-- Dataset section start --

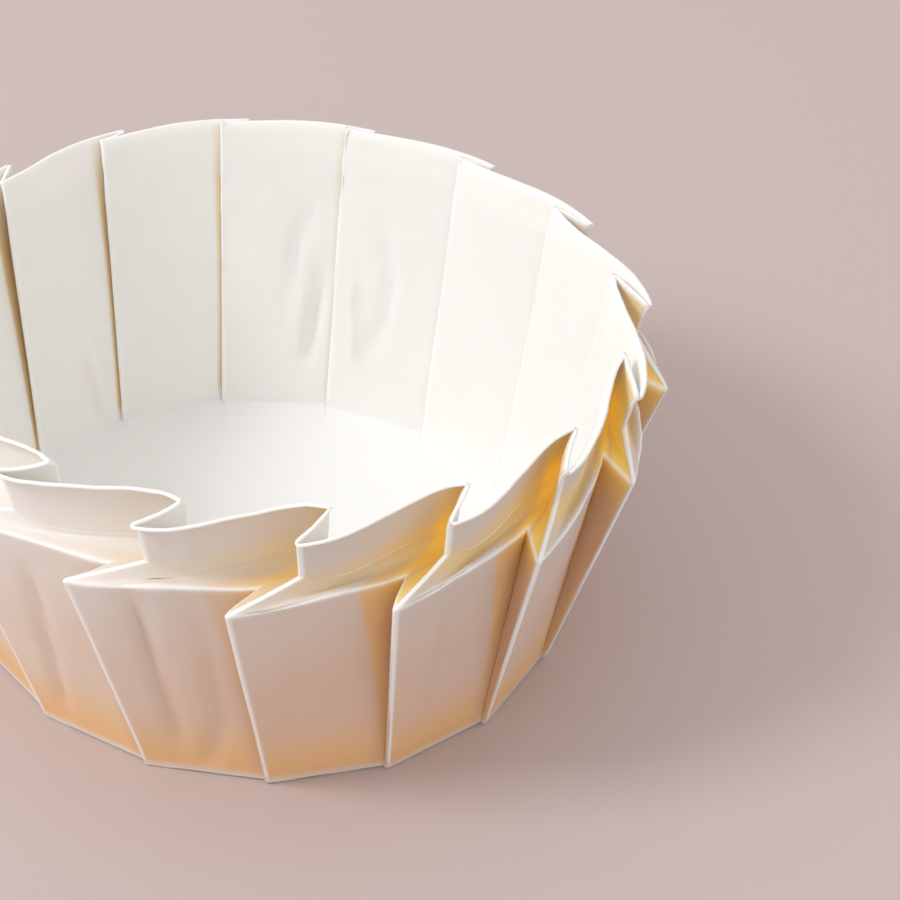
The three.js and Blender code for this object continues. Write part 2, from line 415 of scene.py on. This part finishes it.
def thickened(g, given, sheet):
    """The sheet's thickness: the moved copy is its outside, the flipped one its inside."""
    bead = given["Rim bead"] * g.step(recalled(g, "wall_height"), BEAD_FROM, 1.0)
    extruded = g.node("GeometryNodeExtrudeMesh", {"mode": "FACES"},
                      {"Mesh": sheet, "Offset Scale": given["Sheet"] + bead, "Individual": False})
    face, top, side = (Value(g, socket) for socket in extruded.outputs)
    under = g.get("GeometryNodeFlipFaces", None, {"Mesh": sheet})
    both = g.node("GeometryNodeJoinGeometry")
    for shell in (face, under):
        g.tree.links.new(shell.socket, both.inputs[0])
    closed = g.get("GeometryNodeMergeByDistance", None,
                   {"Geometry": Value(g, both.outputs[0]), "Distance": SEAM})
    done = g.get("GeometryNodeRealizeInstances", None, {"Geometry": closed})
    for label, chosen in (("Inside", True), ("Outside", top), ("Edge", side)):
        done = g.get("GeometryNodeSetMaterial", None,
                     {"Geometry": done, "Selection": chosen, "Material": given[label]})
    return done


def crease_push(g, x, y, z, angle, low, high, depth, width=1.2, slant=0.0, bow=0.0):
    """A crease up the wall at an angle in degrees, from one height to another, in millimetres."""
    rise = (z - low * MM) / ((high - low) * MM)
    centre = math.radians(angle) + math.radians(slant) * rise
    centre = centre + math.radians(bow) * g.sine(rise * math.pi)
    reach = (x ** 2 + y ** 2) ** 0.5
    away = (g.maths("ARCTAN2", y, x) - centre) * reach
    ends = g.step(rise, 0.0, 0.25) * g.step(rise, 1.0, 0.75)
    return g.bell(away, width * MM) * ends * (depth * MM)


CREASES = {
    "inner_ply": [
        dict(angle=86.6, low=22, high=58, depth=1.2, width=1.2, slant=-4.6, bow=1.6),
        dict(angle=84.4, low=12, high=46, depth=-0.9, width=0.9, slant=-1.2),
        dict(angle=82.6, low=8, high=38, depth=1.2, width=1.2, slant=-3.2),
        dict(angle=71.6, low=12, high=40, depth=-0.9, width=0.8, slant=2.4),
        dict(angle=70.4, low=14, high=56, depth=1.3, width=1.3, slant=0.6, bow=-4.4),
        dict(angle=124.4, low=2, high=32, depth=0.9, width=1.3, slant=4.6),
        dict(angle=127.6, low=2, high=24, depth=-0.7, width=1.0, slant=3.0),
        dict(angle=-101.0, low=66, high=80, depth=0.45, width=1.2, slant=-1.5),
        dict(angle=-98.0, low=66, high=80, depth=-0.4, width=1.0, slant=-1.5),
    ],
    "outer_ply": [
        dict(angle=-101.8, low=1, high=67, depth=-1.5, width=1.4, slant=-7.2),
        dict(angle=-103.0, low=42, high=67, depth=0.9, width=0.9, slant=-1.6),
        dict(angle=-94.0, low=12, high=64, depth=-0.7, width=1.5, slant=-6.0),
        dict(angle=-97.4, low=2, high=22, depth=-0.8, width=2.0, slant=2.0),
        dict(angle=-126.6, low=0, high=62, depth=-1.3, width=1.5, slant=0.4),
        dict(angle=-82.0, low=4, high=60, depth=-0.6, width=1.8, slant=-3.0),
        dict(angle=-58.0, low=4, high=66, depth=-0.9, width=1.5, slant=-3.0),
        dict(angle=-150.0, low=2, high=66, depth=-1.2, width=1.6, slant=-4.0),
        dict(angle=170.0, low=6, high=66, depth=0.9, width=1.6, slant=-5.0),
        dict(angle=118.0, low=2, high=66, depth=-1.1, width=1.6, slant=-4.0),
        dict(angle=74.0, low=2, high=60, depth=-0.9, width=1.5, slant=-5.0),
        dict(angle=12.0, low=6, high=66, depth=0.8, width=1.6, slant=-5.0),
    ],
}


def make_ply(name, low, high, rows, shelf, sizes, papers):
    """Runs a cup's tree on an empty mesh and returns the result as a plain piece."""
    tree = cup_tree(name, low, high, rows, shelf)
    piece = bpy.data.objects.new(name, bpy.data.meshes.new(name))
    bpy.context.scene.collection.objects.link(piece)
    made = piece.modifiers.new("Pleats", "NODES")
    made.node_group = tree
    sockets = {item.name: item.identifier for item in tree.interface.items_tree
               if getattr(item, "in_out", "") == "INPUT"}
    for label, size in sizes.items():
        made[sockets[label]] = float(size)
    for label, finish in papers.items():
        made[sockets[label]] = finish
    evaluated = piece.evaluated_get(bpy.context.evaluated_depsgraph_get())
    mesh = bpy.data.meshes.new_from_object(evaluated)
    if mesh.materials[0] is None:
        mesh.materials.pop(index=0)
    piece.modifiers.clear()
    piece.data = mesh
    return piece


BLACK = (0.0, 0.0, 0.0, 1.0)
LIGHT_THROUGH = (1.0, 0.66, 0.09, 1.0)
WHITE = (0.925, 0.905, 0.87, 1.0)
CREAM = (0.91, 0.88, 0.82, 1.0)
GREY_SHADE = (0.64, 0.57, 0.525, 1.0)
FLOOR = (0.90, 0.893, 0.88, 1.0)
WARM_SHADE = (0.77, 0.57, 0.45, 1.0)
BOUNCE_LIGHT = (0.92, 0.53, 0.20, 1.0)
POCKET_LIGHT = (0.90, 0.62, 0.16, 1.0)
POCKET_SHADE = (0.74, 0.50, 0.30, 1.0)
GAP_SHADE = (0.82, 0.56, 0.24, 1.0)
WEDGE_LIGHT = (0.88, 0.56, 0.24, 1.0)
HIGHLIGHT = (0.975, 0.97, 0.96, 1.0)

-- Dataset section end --

_Short problem_
Output the listing above word for word.

_Solution for this exercise_
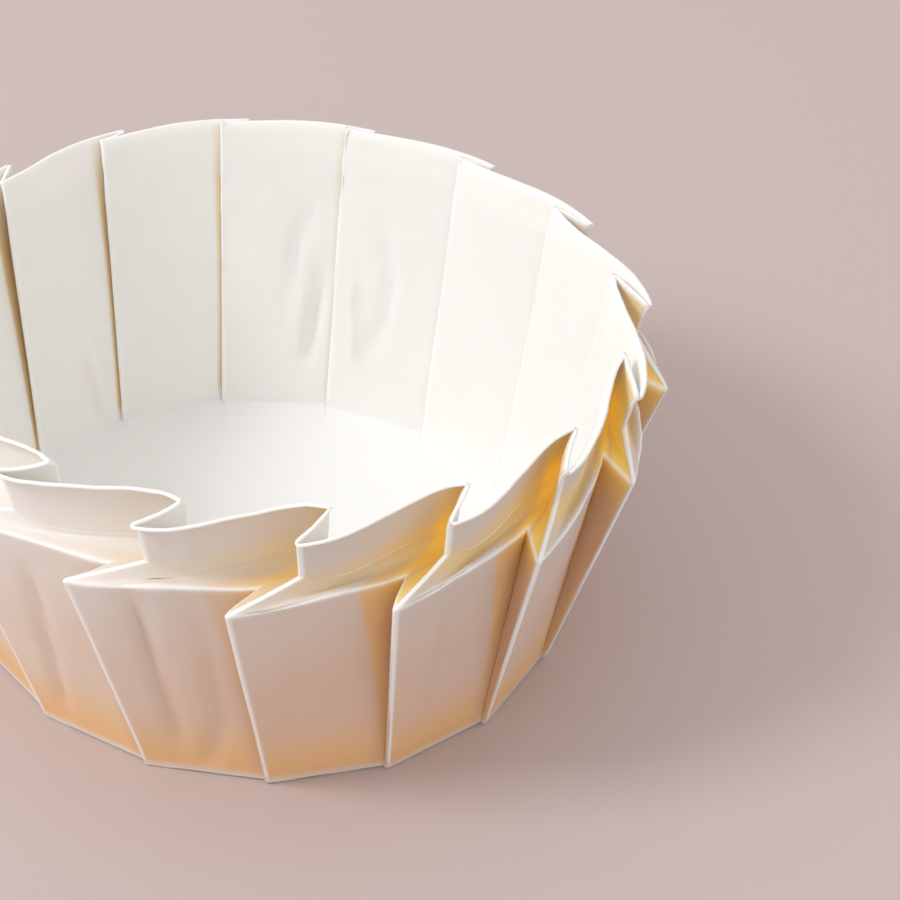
The three.js and Blender code for this object continues. Write part 2, from line 415 of scene.py on. This part finishes it.
def thickened(g, given, sheet):
    """The sheet's thickness: the moved copy is its outside, the flipped one its inside."""
    bead = given["Rim bead"] * g.step(recalled(g, "wall_height"), BEAD_FROM, 1.0)
    extruded = g.node("GeometryNodeExtrudeMesh", {"mode": "FACES"},
                      {"Mesh": sheet, "Offset Scale": given["Sheet"] + bead, "Individual": False})
    face, top, side = (Value(g, socket) for socket in extruded.outputs)
    under = g.get("GeometryNodeFlipFaces", None, {"Mesh": sheet})
    both = g.node("GeometryNodeJoinGeometry")
    for shell in (face, under):
        g.tree.links.new(shell.socket, both.inputs[0])
    closed = g.get("GeometryNodeMergeByDistance", None,
                   {"Geometry": Value(g, both.outputs[0]), "Distance": SEAM})
    done = g.get("GeometryNodeRealizeInstances", None, {"Geometry": closed})
    for label, chosen in (("Inside", True), ("Outside", top), ("Edge", side)):
        done = g.get("GeometryNodeSetMaterial", None,
                     {"Geometry": done, "Selection": chosen, "Material": given[label]})
    return done


def crease_push(g, x, y, z, angle, low, high, depth, width=1.2, slant=0.0, bow=0.0):
    """A crease up the wall at an angle in degrees, from one height to another, in millimetres."""
    rise = (z - low * MM) / ((high - low) * MM)
    centre = math.radians(angle) + math.radians(slant) * rise
    centre = centre + math.radians(bow) * g.sine(rise * math.pi)
    reach = (x ** 2 + y ** 2) ** 0.5
    away = (g.maths("ARCTAN2", y, x) - centre) * reach
    ends = g.step(rise, 0.0, 0.25) * g.step(rise, 1.0, 0.75)
    return g.bell(away, width * MM) * ends * (depth * MM)


CREASES = {
    "inner_ply": [
        dict(angle=86.6, low=22, high=58, depth=1.2, width=1.2, slant=-4.6, bow=1.6),
        dict(angle=84.4, low=12, high=46, depth=-0.9, width=0.9, slant=-1.2),
        dict(angle=82.6, low=8, high=38, depth=1.2, width=1.2, slant=-3.2),
        dict(angle=71.6, low=12, high=40, depth=-0.9, width=0.8, slant=2.4),
        dict(angle=70.4, low=14, high=56, depth=1.3, width=1.3, slant=0.6, bow=-4.4),
        dict(angle=124.4, low=2, high=32, depth=0.9, width=1.3, slant=4.6),
        dict(angle=127.6, low=2, high=24, depth=-0.7, width=1.0, slant=3.0),
        dict(angle=-101.0, low=66, high=80, depth=0.45, width=1.2, slant=-1.5),
        dict(angle=-98.0, low=66, high=80, depth=-0.4, width=1.0, slant=-1.5),
    ],
    "outer_ply": [
        dict(angle=-101.8, low=1, high=67, depth=-1.5, width=1.4, slant=-7.2),
        dict(angle=-103.0, low=42, high=67, depth=0.9, width=0.9, slant=-1.6),
        dict(angle=-94.0, low=12, high=64, depth=-0.7, width=1.5, slant=-6.0),
        dict(angle=-97.4, low=2, high=22, depth=-0.8, width=2.0, slant=2.0),
        dict(angle=-126.6, low=0, high=62, depth=-1.3, width=1.5, slant=0.4),
        dict(angle=-82.0, low=4, high=60, depth=-0.6, width=1.8, slant=-3.0),
        dict(angle=-58.0, low=4, high=66, depth=-0.9, width=1.5, slant=-3.0),
        dict(angle=-150.0, low=2, high=66, depth=-1.2, width=1.6, slant=-4.0),
        dict(angle=170.0, low=6, high=66, depth=0.9, width=1.6, slant=-5.0),
        dict(angle=118.0, low=2, high=66, depth=-1.1, width=1.6, slant=-4.0),
        dict(angle=74.0, low=2, high=60, depth=-0.9, width=1.5, slant=-5.0),
        dict(angle=12.0, low=6, high=66, depth=0.8, width=1.6, slant=-5.0),
    ],
}


def make_ply(name, low, high, rows, shelf, sizes, papers):
    """Runs a cup's tree on an empty mesh and returns the result as a plain piece."""
    tree = cup_tree(name, low, high, rows, shelf)
    piece = bpy.data.objects.new(name, bpy.data.meshes.new(name))
    bpy.context.scene.collection.objects.link(piece)
    made = piece.modifiers.new("Pleats", "NODES")
    made.node_group = tree
    sockets = {item.name: item.identifier for item in tree.interface.items_tree
               if getattr(item, "in_out", "") == "INPUT"}
    for label, size in sizes.items():
        made[sockets[label]] = float(size)
    for label, finish in papers.items():
        made[sockets[label]] = finish
    evaluated = piece.evaluated_get(bpy.context.evaluated_depsgraph_get())
    mesh = bpy.data.meshes.new_from_object(evaluated)
    if mesh.materials[0] is None:
        mesh.materials.pop(index=0)
    piece.modifiers.clear()
    piece.data = mesh
    return piece


BLACK = (0.0, 0.0, 0.0, 1.0)
LIGHT_THROUGH = (1.0, 0.66, 0.09, 1.0)
WHITE = (0.925, 0.905, 0.87, 1.0)
CREAM = (0.91, 0.88, 0.82, 1.0)
GREY_SHADE = (0.64, 0.57, 0.525, 1.0)
FLOOR = (0.90, 0.893, 0.88, 1.0)
WARM_SHADE = (0.77, 0.57, 0.45, 1.0)
BOUNCE_LIGHT = (0.92, 0.53, 0.20, 1.0)
POCKET_LIGHT = (0.90, 0.62, 0.16, 1.0)
POCKET_SHADE = (0.74, 0.50, 0.30, 1.0)
GAP_SHADE = (0.82, 0.56, 0.24, 1.0)
WEDGE_LIGHT = (0.88, 0.56, 0.24, 1.0)
HIGHLIGHT = (0.975, 0.97, 0.96, 1.0)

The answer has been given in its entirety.